11/05/2007 06:50 pm ET | Updated May 25, 2011

Walk Hard

And so, the Writers Guild strike is upon us. Scribes carrying picket signs began marching outside studios and network headquarters on both coasts this morning. To those who don't think the strike involves any sacrifice, I'd like to point out that, for many L.A.-based writers, this is the first time they have walked anywhere in years.

I hope that these picket lines -- and the absence from work of actors, directors, Teamsters and others who refuse to cross those lines - will cause some sobering realizations in boardrooms from Burbank to Broadway, but the writers' demands have seemed so reasonable to me throughout this process that I frankly don't know what might break the stalemate. The corporations' apparent unwillingness to concede to the WGA on a single major issue reminds me of the way President Bush treats Congress: "I'll be happy to negotiate, just as long as you end up doing exactly what I want."

The very anonymity of the writer in TV and film does seem to be handicapping how the writers' side is portrayed in the media. When attendees were converging on the Convention Center for last Thursday's closed-door pre-strike rally, one could sense the news cameras scanning the crowd desperately for anyone whom anyone would have any chance of recognizing. Even I had no clue who these people were, until I spotted an LA Times photo featuring household-name Larry Wilmore. The arrival of well-known writer/performers at today's protests helped a bit. "Look, it's Tina Fey! And she's outside 30 Rock! How perfect is that?" But if the spectacularly fortunate few who are familiar to the public at large become the faces of the strike, this creates its own problem, furthering the myth that this is merely a petty spat in which a lot of rich and famous writers are acting spoiled and greedy, trying to shake down the kindly and benevolent multinational mediasaurs.

Others in this space have written with much greater expertise and detail on the financial realities of the industry's working (and very often non-working) writers. I particularly recommend Howard Rodman's "It's The Money, Stupid" and Chris Kelly's "What Were Residuals, Daddy?" To expand on Mr. Kelly's main points, residuals are not a gratuity that the studios can decide to hand out if they like our service; they're an essential part of the bargain in this showbiz crapshoot. Inherent in their concept is that residuals SAVE money for television networks, since it doesn't cost as much to pay residuals for a rerun as it would to pay talent to create a brand new show.

True, the rerun market has eroded in recent years, but it's not because people have suddenly decided they never want to see their favorite shows again. It's just that they're frequently choosing to watch those episodes on their own schedule and their preferred platform. They buy deluxe boxed DVD sets, they download from iTunes, they may now even watch advertiser-sponsored "free" streams over network-controlled websites - all the areas where the corporations claim there's not a nickel (or even four cents) of profit to spare for the people who dreamt up those shows in the first place.

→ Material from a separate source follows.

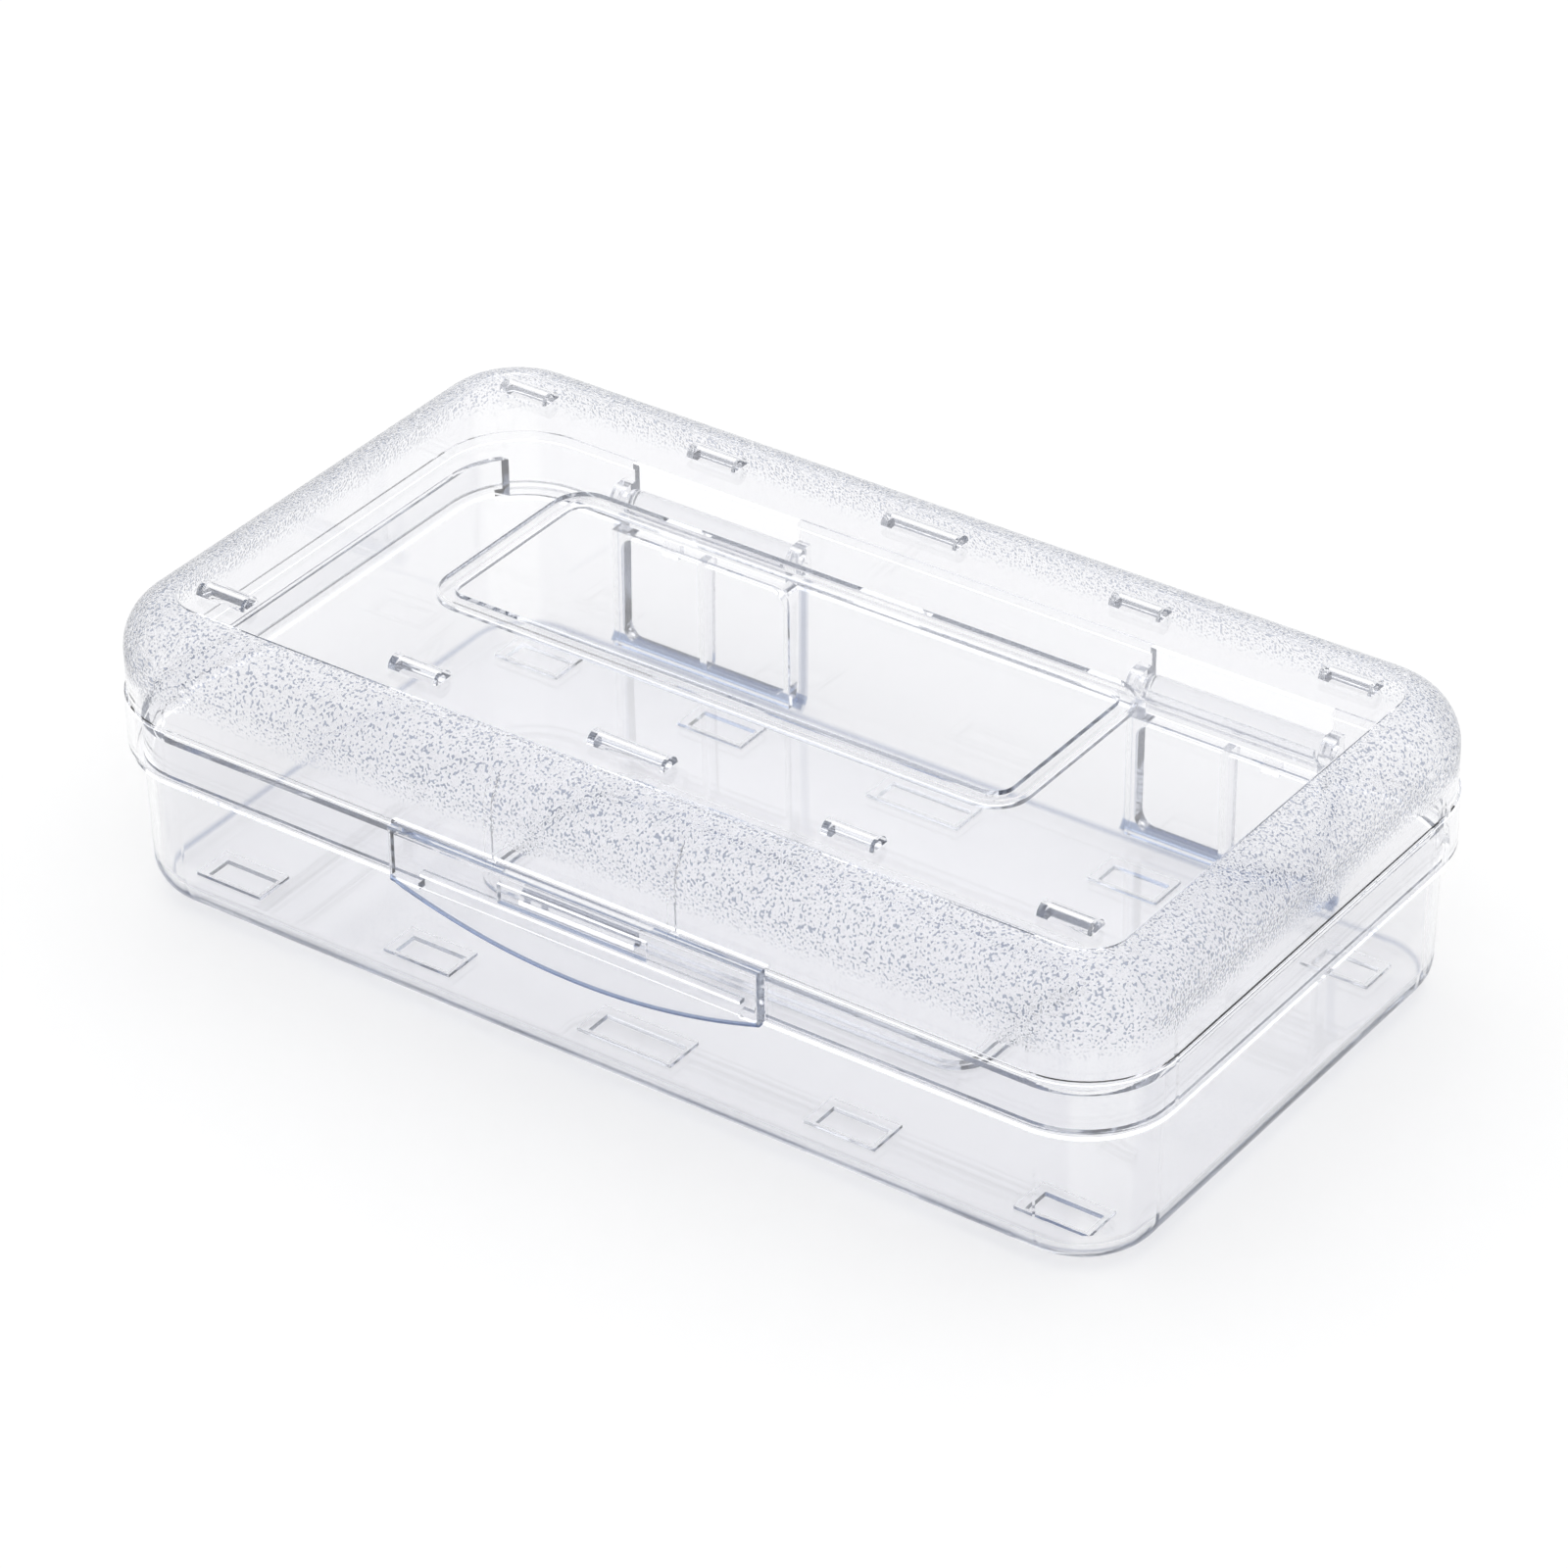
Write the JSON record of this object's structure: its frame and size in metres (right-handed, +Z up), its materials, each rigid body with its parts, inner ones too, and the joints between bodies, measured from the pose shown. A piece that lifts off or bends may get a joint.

It's a fluke of timing that writers are taking the lead in this battle. If the actors' agreements were expiring first, I feel certain that they would be fighting the conglomerates on precisely the same grounds. By its very nature, the craft of scriptwriting is passive-aggressive -- sitting alone in a room, conjuring up scenarios which prettier people will be forced to enact - so it must be jarring to see these timid scribblers suddenly becoming so aggressive-aggressive. We're not used to standing up and shouting for our rights, when a well-turned quip (or an overwrought blog post) is more in our comfort zone. The fact that we've taken this drastic a step into the glare of national attention and actual sunlight indicates how important these issues are for the future of our profession.

I've always been dismayed by the mixture of dismissal and contempt which is reserved for screenwriters. Well, at some level I do understand it, because nothing about the job seems all that difficult to the outside observer. "You're just making stuff up! You just write down what people should say and what they should do. Heck, I say and do stuff all day. How hard can it be to write it down" Most people wouldn't have a clue how to direct or edit a movie or operate a Steadicam, and their experience playing a poetry-reciting turnip in their fourth-grade pageant cured them of any desire to act for a living. But writing? Everyone's taught to write. Or, as Prince or anyone under a certain age with opposable thumbs might put it, "evRE1z tOt 2 RYT :)".

But it is not easy to write. It is particularly hard to write well. And while we've all seen far too many examples where utterly cruddy writing hasn't been an obstacle to ungodly commercial success, the best actors and directors know the value of a great script. Undoubtedly, the best producers and executives do too, even if they still don't want to part with any more of "their" money than they absolutely have to.

I certainly wouldn't want to be a network or studio executive, nor would I claim to be able to do their jobs. But maybe the Writers Guild should demand that, during the current impasse, each of the members of the AMPTP negotiating committee must write one episode of their favorite TV show or must script the sequel for their studio's biggest tentpole franchise. Maybe then it would be clearer to them how difficult our task is and how important writers' contributions are to that revenue stream which gushes into their office buildings, from which tiny rivulets are allowed to trickle back to WGA members inside precious green envelopes.

Come on, Nick Counter. Show us your best "Dirty Sexy Money".

Or just show us some respect, and let us get back to work.